Let’s take a look at how the iconic Mercedes grille has evolved over the years. 

The Early Days: 1900 to 1931 

Karl Benz is widely considered the first to make a functional automobile, the Benz Patent-Motorwagen, that debuted in 1885. But it wasn’t until 1900 that Wilhelm Maybach created the car that began the Mercedes model line – the Mercedes 35PS.  In many ways, it set the definition of the word ‘car’ as we know it today, with a bonnet at the front housing the engine, passenger compartment in the middle and four wheels. 

Its 5.9-litre engine, too, set the tone for IC engines for years to come. It had four cylinders, a carburettor to move fuel and camshafts to operate the valves. Moreover, it was the first engine to attempt to solve one big issue with the motorcar – heating. For that, it had a honeycomb heat exchanger at the front, made up of over 8,000 narrow pipes through which water was circulated. It also had a fan behind it to cool the water in the pipes, which, in turn, kept the engine from getting damaged from too much heat. 

1930s To Present Day: The Grille Gets A Cover 

By the 1930s, the radiator had become a ubiquitous accessory for large-displacement cars. It was also a time when the aesthetics of cars started to take priority with streamlined and coach-built vehicles. The functional radiator was now hidden behind a grille cover, and for Mercedes, the change started with the 1931 Mercedes 170. 

Since then, the radiator grille became a part of the identity of a car. It has evolved numerous times over the years in Mercedes vehicles. Today, it’s as close a part of the identity of a Merc as the three-pointed star itself. The grille design even differs by the variant of Mercedes – AMG grilles have vertical slats and Avantgarde variants have a chrome pattern.

Why do EVs still have grilles?

Mercedes’ EQ lineup of electric vehicles previews the cars it’ll produce after government regulations around the world force it to stop making ICE vehicles. In the EV era, the grille would merely be an aesthetic accessory; for Mercedes, it’s a dark, transparent panel behind which the sensors for advanced driver assistance and active safety systems (ADAS) are placed. 
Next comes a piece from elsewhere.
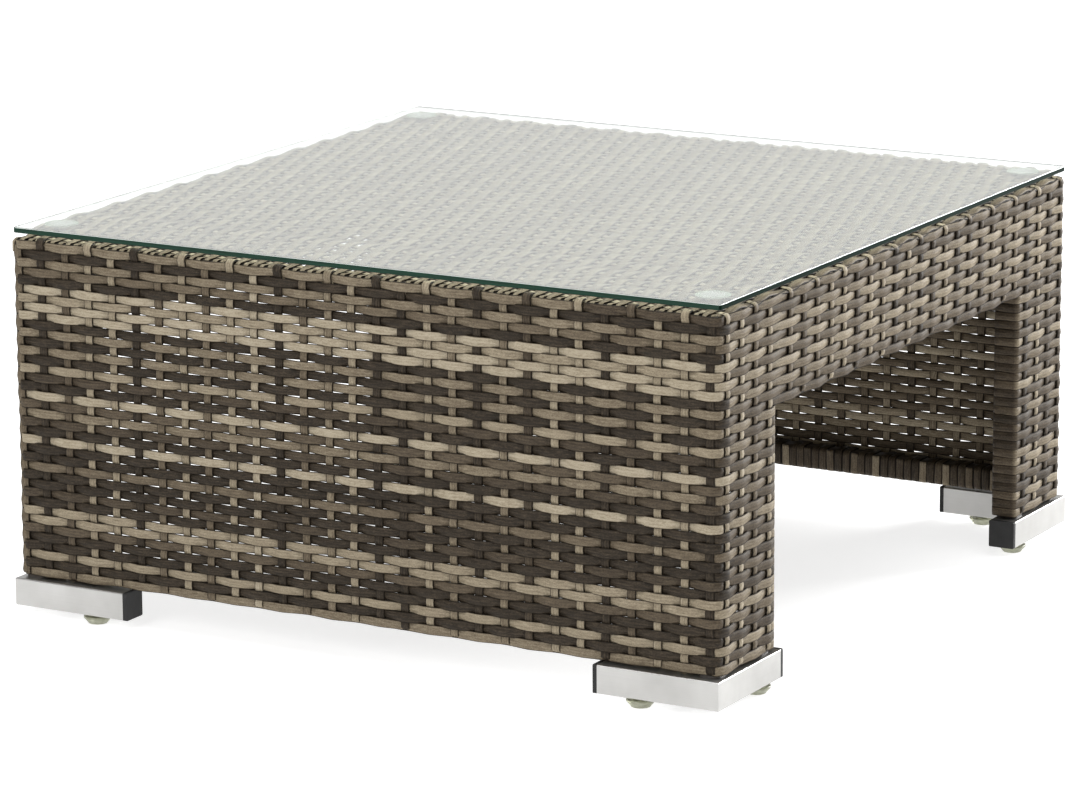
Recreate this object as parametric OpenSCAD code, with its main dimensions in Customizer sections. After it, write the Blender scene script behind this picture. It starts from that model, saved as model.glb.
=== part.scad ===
// Low square garden table. A welded frame of square tube is woven over with flat
// synthetic cane: the front and back are closed down to the feet, and the two sides
// are open under an apron. A loose glass plate lies on four clear discs, and four
// L-shaped metal feet carry screw-in levelling glides.
// X runs along the closed front, Y from front to back, and Z up from the floor.

/* [Overall] */
// Width of the woven body, along the closed front
body_w = 700; // [600:10:900]
// Depth of the woven body, from front to back
body_d = 700; // [600:10:900]
// Height of the glass surface above the floor
table_h = 350; // [320:5:450]

/* [Weave] */
// Thickness of the woven layer over the tubes
weave_t = 4; // [3:0.5:5]
// Outer radius of the woven edges
edge_r = 9; // [8:0.5:12]
// Thickness of the cane wound round a rail
wrap_t = 1.5; // [1:0.1:2]
// Height of the woven apron over each open side
apron_h = 97; // [80:1:130]
// Length of each woven leg, seen from the open side
leg_run = 101; // [90:1:140]

/* [Frame] */
// Side of the square frame tube
tube_w = 20; // [18:1:22]
// Wall of the frame tube
tube_wall = 1.5; // [1:0.1:2]
// Distance of each top brace from the middle of the table
brace_y = 115; // [60:5:160]

/* [Glass top] */
// Thickness of the glass plate
glass_t = 5; // [4:0.5:8]
// Inset of the glass plate from the outside of the weave
glass_inset = 2; // [0:0.5:10]
// Corner radius of the glass plate
glass_corner_r = 3; // [1:0.5:20]

/* [Suction discs] */
// Diameter of a clear disc
disc_d = 30; // [24:1:40]
// Height of a disc between the weave and the glass
disc_h = 2.5; // [2:0.1:4]
// Distance of a disc's centre from the side of the table
disc_in_x = 28; // [27:1:60]
// Distance of a disc's centre from the front or the back
disc_in_y = 40; // [32:1:60]
// Diameter of the plug under a disc
disc_plug_d = 6; // [4:0.5:8]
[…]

For example, one of the cameras used for Active Distance Assist (part of the adaptive cruise control system) is integrated into the three-pointed star. ADAS systems use an array of ultrasound sensors, cameras, radar and Lidar sensors, some of which are hidden from view under the Black Panel in vehicles such as the EQE and EQS. The Black Panel has little LED lights that form a pattern that varies between different variants and models, similar to the louvres and slats of the radiator grilles of yore.

With that, the Mercedes grille is likely to transform further. While EVs such as Teslas have grille-less front-end designs, Mercedes will likely continue to have a ‘grille’ for the foreseeable future.